» Source material:
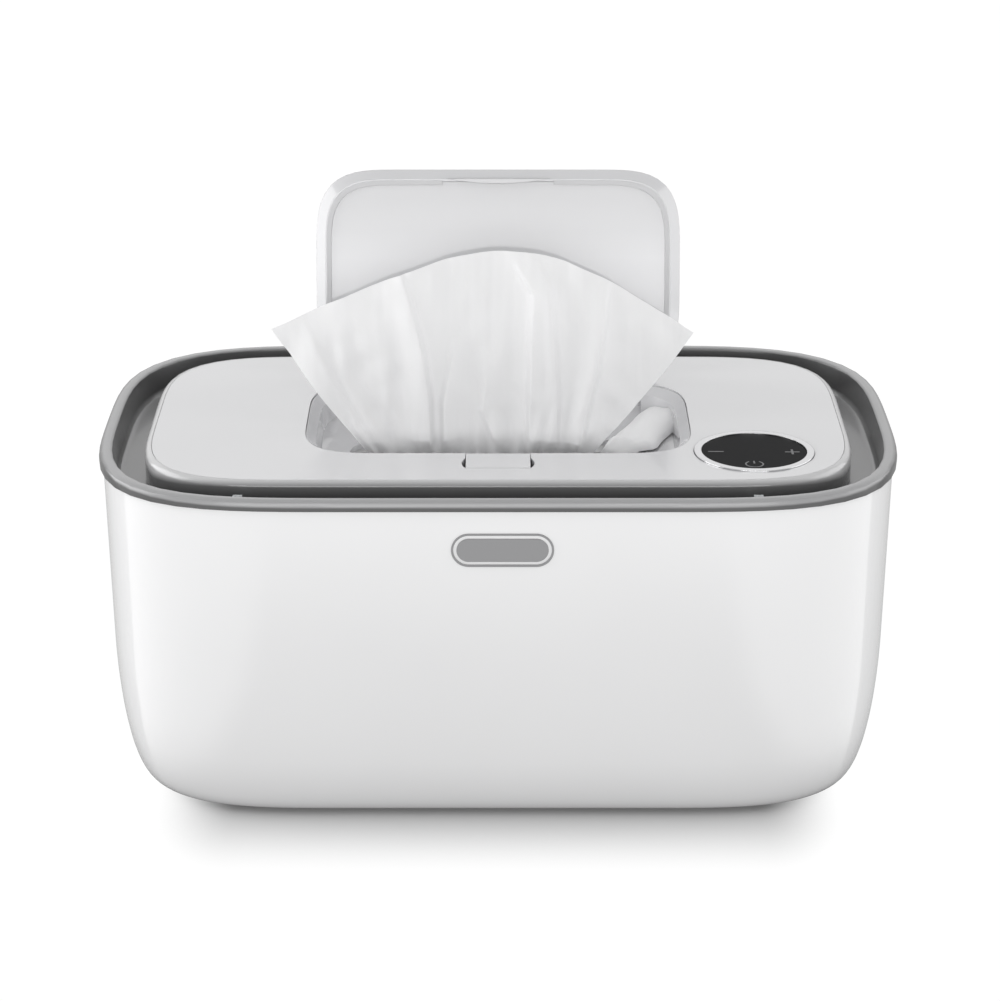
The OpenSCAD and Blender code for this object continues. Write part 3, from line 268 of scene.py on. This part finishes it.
MATS = {name: material(name, color, rough, **more) for name, (color, rough, more) in LOOKS.items()}

for name, obj in nodes.items():
    if slots[name] in MATS:
        obj.data.materials.clear()
        obj.data.materials.append(MATS[slots[name]])
# Pieces whose look differs from the rest of their slot
for name, look in (("lid_frame", "lid_border"), ("flip_liner", "flip_panel"),
                   ("flip_seal", "flip_seal")):
    nodes[name].data.materials[0] = MATS[look]
for name in ("rim_deck", "lid_frame", "lid_top_panel", "dispenser_tray", "flip_cover", "flip_liner",
             "lid_liner", "wipe_tank", "touch_bezel", "touch_lens", "badge_plate", "latch_button",
             "flip_seal", "dispenser_seal", "lid_hinge_pins", "base_plate", "rubber_feet",
             "lid_bumpers"):
    soften(nodes[name])


# White outer shell, remade with fine curves

def shell_inset(z):
    """How far the shell's outside lies within the rim's outline at a height."""
    q = math.pi / 2
    if z < FOOT + TURN_H:
        q = math.acos(max(-1.0, min(1.0, (TURN_H - (z - FOOT)) / TURN_H)))
    return OVERHANG + DRAFT * (SHELL_TOP - z) + TURN_W * (1 - math.sin(q))


levels = [FOOT + TURN_H * (1 - math.cos(math.radians(q))) for q in range(0, 91, 3)]
levels += list(np.linspace(levels[-1], SHELL_TOP, 7)[1:])
rings = [(rim_outline(shell_inset(z)), z) for z in levels]
rings += [(rim_outline(OVERHANG + WALL), SHELL_TOP)]
rings += [(rim_outline(shell_inset(z) + WALL), z) for z in reversed(levels[4::4])]
rings += [(rim_outline(shell_inset(FOOT) + WALL), FOOT)]
shell = loft("shell_skin", rings)

# Socket hole through the rear wall
turns = [2 * math.pi * i / JACK_SIDES for i in range(JACK_SIDES)]
verts = [((JACK_X + JACK_R * math.cos(a)) * MM, y * MM, (JACK_Z + JACK_R * math.sin(a)) * MM)
         for y in (JACK_FROM, JACK_TO) for a in turns]
faces = [(JACK_SIDES + i, JACK_SIDES + (i + 1) % JACK_SIDES, (i + 1) % JACK_SIDES, i)
         for i in range(JACK_SIDES)]
faces += [tuple(range(JACK_SIDES)), tuple(range(2 * JACK_SIDES - 1, JACK_SIDES - 1, -1))]
punch = mesh_object("punch", verts, faces, smooth=False)
cut = shell.modifiers.new("socket", "BOOLEAN")
cut.operation = "DIFFERENCE"
cut.solver = "EXACT"
cut.object = punch
bpy.context.view_layer.update()
depsgraph = bpy.context.evaluated_depsgraph_get()
skin = bpy.data.meshes.new_from_object(shell.evaluated_get(depsgraph))
shell.modifiers.clear()
shell.data = skin
bpy.data.objects.remove(punch)
soften(shell, 40)
shell.data.materials.append(MATS["shell_white"])
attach(shell, "base")
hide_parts("outer_shell")


# Touch symbols, printed on the lens

PRINT_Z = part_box("touch_lens")[1][2] + 0.04 * MM
# Strokes, each as the x where it starts and ends and the y where it starts and ends
MINUS_BARS = [(63.6, 68.3, -34.8, -34.1)]
PLUS_BARS = [(86.9, 91.3, -35.2, -34.5), (88.75, 89.45, -37.0, -35.2),
             (88.75, 89.45, -34.5, -32.6)]
POWER_BARS = [(76.6, 77.1, -45.2, -42.9)]
# Ring of the power symbol: its centre and two radii, and its start and run in degrees and its steps
RING_X, RING_Y, RING_RADII = 76.85, -45.6, (2.35, 2.85)
RING_FROM, RING_TURN, RING_STEPS = 125, 290, 40


def bars(strokes):
    verts, faces = [], []
    for x0, x1, y0, y1 in strokes:
        k = len(verts)
        verts += [(x * MM, y * MM, PRINT_Z) for x, y in ((x0, y0), (x1, y0), (x1, y1), (x0, y1))]
        faces.append((k, k + 1, k + 2, k + 3))
    return verts, faces


def mark(name, verts, faces):
    obj = mesh_object(name, verts, faces, smooth=False)
    obj.data.materials.append(MATS["touch_symbol"])
    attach(obj, "main_lid")


mark("minus_symbol", *bars(MINUS_BARS))
mark("plus_symbol", *bars(PLUS_BARS))
verts, faces = bars(POWER_BARS)
for i in range(RING_STEPS + 1):
    a = math.radians(RING_FROM + RING_TURN * i / RING_STEPS)
    verts += [((RING_X + r * math.cos(a)) * MM, (RING_Y + r * math.sin(a)) * MM, PRINT_Z)
              for r in RING_RADII]
    if i:
        k = len(verts)
        faces.append((k - 4, k - 3, k - 1, k - 2))
mark("power_symbol", verts, faces)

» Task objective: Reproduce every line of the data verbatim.

» Exercise result:
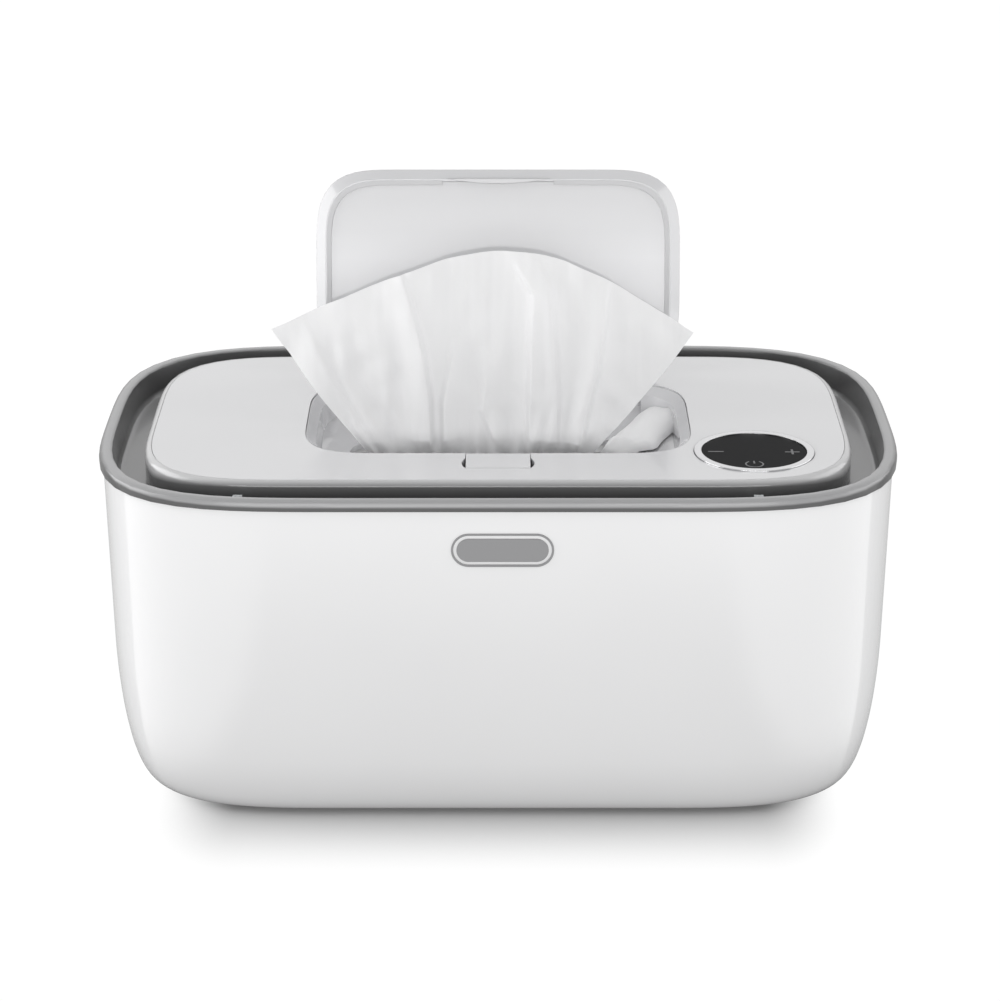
The OpenSCAD and Blender code for this object continues. Write part 3, from line 268 of scene.py on. This part finishes it.
MATS = {name: material(name, color, rough, **more) for name, (color, rough, more) in LOOKS.items()}

for name, obj in nodes.items():
    if slots[name] in MATS:
        obj.data.materials.clear()
        obj.data.materials.append(MATS[slots[name]])
# Pieces whose look differs from the rest of their slot
for name, look in (("lid_frame", "lid_border"), ("flip_liner", "flip_panel"),
                   ("flip_seal", "flip_seal")):
    nodes[name].data.materials[0] = MATS[look]
for name in ("rim_deck", "lid_frame", "lid_top_panel", "dispenser_tray", "flip_cover", "flip_liner",
             "lid_liner", "wipe_tank", "touch_bezel", "touch_lens", "badge_plate", "latch_button",
             "flip_seal", "dispenser_seal", "lid_hinge_pins", "base_plate", "rubber_feet",
             "lid_bumpers"):
    soften(nodes[name])


# White outer shell, remade with fine curves

def shell_inset(z):
    """How far the shell's outside lies within the rim's outline at a height."""
    q = math.pi / 2
    if z < FOOT + TURN_H:
        q = math.acos(max(-1.0, min(1.0, (TURN_H - (z - FOOT)) / TURN_H)))
    return OVERHANG + DRAFT * (SHELL_TOP - z) + TURN_W * (1 - math.sin(q))


levels = [FOOT + TURN_H * (1 - math.cos(math.radians(q))) for q in range(0, 91, 3)]
levels += list(np.linspace(levels[-1], SHELL_TOP, 7)[1:])
rings = [(rim_outline(shell_inset(z)), z) for z in levels]
rings += [(rim_outline(OVERHANG + WALL), SHELL_TOP)]
rings += [(rim_outline(shell_inset(z) + WALL), z) for z in reversed(levels[4::4])]
rings += [(rim_outline(shell_inset(FOOT) + WALL), FOOT)]
shell = loft("shell_skin", rings)

# Socket hole through the rear wall
turns = [2 * math.pi * i / JACK_SIDES for i in range(JACK_SIDES)]
verts = [((JACK_X + JACK_R * math.cos(a)) * MM, y * MM, (JACK_Z + JACK_R * math.sin(a)) * MM)
         for y in (JACK_FROM, JACK_TO) for a in turns]
faces = [(JACK_SIDES + i, JACK_SIDES + (i + 1) % JACK_SIDES, (i + 1) % JACK_SIDES, i)
         for i in range(JACK_SIDES)]
faces += [tuple(range(JACK_SIDES)), tuple(range(2 * JACK_SIDES - 1, JACK_SIDES - 1, -1))]
punch = mesh_object("punch", verts, faces, smooth=False)
cut = shell.modifiers.new("socket", "BOOLEAN")
cut.operation = "DIFFERENCE"
cut.solver = "EXACT"
cut.object = punch
bpy.context.view_layer.update()
depsgraph = bpy.context.evaluated_depsgraph_get()
skin = bpy.data.meshes.new_from_object(shell.evaluated_get(depsgraph))
shell.modifiers.clear()
shell.data = skin
bpy.data.objects.remove(punch)
soften(shell, 40)
shell.data.materials.append(MATS["shell_white"])
attach(shell, "base")
hide_parts("outer_shell")


# Touch symbols, printed on the lens

PRINT_Z = part_box("touch_lens")[1][2] + 0.04 * MM
# Strokes, each as the x where it starts and ends and the y where it starts and ends
MINUS_BARS = [(63.6, 68.3, -34.8, -34.1)]
PLUS_BARS = [(86.9, 91.3, -35.2, -34.5), (88.75, 89.45, -37.0, -35.2),
             (88.75, 89.45, -34.5, -32.6)]
POWER_BARS = [(76.6, 77.1, -45.2, -42.9)]
# Ring of the power symbol: its centre and two radii, and its start and run in degrees and its steps
RING_X, RING_Y, RING_RADII = 76.85, -45.6, (2.35, 2.85)
RING_FROM, RING_TURN, RING_STEPS = 125, 290, 40


def bars(strokes):
    verts, faces = [], []
    for x0, x1, y0, y1 in strokes:
        k = len(verts)
        verts += [(x * MM, y * MM, PRINT_Z) for x, y in ((x0, y0), (x1, y0), (x1, y1), (x0, y1))]
        faces.append((k, k + 1, k + 2, k + 3))
    return verts, faces


def mark(name, verts, faces):
    obj = mesh_object(name, verts, faces, smooth=False)
    obj.data.materials.append(MATS["touch_symbol"])
    attach(obj, "main_lid")


mark("minus_symbol", *bars(MINUS_BARS))
mark("plus_symbol", *bars(PLUS_BARS))
verts, faces = bars(POWER_BARS)
for i in range(RING_STEPS + 1):
    a = math.radians(RING_FROM + RING_TURN * i / RING_STEPS)
    verts += [((RING_X + r * math.cos(a)) * MM, (RING_Y + r * math.sin(a)) * MM, PRINT_Z)
              for r in RING_RADII]
    if i:
        k = len(verts)
        faces.append((k - 4, k - 3, k - 1, k - 2))
mark("power_symbol", verts, faces)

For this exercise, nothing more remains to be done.